__INPUT MATERIAL__.
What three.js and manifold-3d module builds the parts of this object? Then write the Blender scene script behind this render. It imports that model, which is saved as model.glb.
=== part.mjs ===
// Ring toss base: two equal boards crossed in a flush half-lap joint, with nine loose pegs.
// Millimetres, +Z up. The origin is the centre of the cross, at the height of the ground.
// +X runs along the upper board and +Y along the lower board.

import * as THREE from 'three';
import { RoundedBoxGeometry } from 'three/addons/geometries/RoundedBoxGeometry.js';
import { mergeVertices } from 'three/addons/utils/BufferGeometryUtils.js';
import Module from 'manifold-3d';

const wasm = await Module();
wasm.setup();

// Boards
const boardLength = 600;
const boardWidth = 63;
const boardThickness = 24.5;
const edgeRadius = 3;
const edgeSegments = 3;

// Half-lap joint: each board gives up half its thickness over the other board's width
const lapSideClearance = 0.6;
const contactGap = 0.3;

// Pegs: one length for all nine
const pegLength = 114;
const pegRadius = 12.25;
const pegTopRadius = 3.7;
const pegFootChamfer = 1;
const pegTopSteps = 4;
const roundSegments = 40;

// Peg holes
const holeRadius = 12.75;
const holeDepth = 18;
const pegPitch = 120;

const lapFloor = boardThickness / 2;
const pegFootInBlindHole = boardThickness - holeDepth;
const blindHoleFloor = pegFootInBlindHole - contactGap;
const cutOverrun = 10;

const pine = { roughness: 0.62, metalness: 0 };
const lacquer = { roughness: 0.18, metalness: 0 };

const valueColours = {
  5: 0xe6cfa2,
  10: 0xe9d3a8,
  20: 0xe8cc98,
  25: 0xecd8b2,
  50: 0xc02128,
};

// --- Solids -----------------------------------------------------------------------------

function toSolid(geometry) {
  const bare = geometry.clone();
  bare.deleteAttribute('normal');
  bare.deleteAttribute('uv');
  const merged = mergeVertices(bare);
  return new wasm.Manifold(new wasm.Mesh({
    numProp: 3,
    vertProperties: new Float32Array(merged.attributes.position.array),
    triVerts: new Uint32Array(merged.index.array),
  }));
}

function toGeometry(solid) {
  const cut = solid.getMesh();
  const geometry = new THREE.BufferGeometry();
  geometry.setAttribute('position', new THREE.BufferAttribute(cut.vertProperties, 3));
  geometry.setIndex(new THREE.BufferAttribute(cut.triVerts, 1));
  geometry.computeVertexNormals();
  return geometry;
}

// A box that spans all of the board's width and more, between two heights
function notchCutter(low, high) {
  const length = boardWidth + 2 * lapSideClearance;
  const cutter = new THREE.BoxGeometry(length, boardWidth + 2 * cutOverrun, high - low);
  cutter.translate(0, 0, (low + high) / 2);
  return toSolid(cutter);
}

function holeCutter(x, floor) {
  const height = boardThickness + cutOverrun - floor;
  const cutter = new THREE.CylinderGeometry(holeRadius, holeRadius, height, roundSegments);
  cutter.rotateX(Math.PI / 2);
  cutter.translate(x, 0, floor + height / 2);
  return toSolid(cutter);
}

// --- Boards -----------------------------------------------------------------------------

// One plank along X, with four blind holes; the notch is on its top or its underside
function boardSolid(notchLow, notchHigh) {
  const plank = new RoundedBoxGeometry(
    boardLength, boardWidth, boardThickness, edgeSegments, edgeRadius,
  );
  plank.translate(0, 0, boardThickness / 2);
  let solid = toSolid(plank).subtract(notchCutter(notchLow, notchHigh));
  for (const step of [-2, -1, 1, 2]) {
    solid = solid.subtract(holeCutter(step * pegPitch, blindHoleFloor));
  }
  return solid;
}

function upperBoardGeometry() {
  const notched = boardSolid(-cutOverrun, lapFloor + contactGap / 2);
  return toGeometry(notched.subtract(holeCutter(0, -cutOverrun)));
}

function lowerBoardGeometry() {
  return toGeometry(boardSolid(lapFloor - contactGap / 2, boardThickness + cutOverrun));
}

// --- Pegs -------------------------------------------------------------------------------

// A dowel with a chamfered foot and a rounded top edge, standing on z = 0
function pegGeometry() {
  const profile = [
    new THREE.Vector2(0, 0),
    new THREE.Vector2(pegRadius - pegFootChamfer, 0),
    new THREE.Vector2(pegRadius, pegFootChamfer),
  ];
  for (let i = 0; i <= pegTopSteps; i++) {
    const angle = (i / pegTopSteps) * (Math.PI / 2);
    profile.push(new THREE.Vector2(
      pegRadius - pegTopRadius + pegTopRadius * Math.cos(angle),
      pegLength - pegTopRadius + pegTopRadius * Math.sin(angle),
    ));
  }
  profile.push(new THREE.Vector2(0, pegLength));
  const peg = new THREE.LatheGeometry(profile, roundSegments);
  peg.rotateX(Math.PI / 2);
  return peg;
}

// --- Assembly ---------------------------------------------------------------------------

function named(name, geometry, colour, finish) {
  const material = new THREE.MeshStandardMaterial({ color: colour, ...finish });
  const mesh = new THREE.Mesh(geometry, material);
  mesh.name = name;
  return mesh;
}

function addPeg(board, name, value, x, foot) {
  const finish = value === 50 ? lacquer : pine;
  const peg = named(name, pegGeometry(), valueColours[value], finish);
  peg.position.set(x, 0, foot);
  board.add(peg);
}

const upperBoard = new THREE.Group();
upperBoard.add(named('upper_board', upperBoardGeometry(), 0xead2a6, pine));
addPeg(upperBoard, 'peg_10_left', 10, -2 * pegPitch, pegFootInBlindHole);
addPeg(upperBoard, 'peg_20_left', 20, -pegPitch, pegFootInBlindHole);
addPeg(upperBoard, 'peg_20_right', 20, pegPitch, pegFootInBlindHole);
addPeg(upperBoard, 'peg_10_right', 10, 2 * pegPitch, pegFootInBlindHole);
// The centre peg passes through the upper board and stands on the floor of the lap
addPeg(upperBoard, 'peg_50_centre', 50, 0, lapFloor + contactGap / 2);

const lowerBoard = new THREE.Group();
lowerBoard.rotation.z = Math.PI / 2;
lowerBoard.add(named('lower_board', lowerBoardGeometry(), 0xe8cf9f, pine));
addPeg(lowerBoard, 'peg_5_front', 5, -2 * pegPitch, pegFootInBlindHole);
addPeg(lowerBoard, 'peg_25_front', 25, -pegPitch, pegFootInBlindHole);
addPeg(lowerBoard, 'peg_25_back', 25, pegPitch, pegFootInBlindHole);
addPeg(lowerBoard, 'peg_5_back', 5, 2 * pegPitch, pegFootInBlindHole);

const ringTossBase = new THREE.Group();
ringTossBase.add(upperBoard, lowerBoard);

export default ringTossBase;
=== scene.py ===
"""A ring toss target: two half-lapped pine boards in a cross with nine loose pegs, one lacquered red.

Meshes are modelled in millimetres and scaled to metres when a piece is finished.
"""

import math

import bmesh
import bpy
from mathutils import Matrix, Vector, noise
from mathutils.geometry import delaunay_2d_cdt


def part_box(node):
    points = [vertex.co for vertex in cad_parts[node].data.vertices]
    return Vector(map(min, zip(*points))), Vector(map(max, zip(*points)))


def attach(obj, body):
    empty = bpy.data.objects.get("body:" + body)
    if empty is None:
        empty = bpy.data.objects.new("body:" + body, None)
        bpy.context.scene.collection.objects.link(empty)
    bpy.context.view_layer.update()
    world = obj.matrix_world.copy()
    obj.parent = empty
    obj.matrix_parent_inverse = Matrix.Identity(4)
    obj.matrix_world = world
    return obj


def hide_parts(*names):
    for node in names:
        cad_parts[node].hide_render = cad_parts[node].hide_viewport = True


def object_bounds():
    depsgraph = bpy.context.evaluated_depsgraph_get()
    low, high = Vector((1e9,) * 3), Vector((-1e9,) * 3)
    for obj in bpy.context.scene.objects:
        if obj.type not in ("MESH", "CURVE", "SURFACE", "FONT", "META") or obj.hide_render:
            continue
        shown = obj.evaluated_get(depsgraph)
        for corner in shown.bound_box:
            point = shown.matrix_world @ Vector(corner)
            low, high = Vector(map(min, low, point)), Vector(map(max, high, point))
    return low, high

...

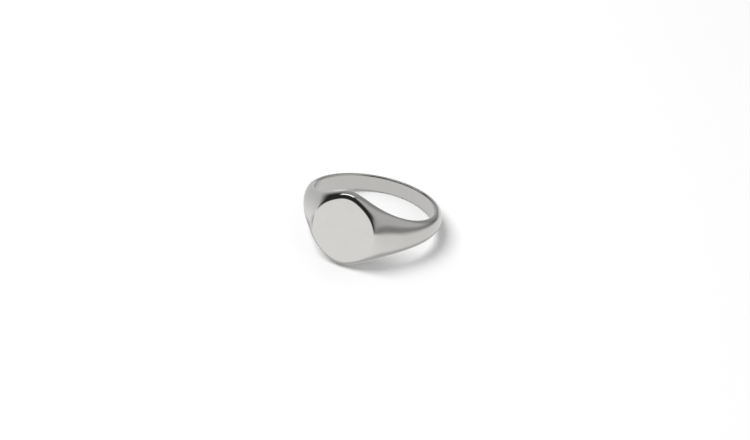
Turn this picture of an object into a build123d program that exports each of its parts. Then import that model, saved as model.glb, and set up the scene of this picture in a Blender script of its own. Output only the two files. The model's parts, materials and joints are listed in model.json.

__SET TASK__. Reproduce word for word the material above, beginning with the line that contains "const ringTossBase = new THREE.Group();" and ending with the line that contains "bpy.context.view_layer.update()".

__RESULT FOR THIS EXERCISE__.
const ringTossBase = new THREE.Group();
ringTossBase.add(upperBoard, lowerBoard);

export default ringTossBase;
=== scene.py ===
"""A ring toss target: two half-lapped pine boards in a cross with nine loose pegs, one lacquered red.

Meshes are modelled in millimetres and scaled to metres when a piece is finished.
"""

import math

import bmesh
import bpy
from mathutils import Matrix, Vector, noise
from mathutils.geometry import delaunay_2d_cdt


def part_box(node):
    points = [vertex.co for vertex in cad_parts[node].data.vertices]
    return Vector(map(min, zip(*points))), Vector(map(max, zip(*points)))


def attach(obj, body):
    empty = bpy.data.objects.get("body:" + body)
    if empty is None:
        empty = bpy.data.objects.new("body:" + body, None)
        bpy.context.scene.collection.objects.link(empty)
    bpy.context.view_layer.update()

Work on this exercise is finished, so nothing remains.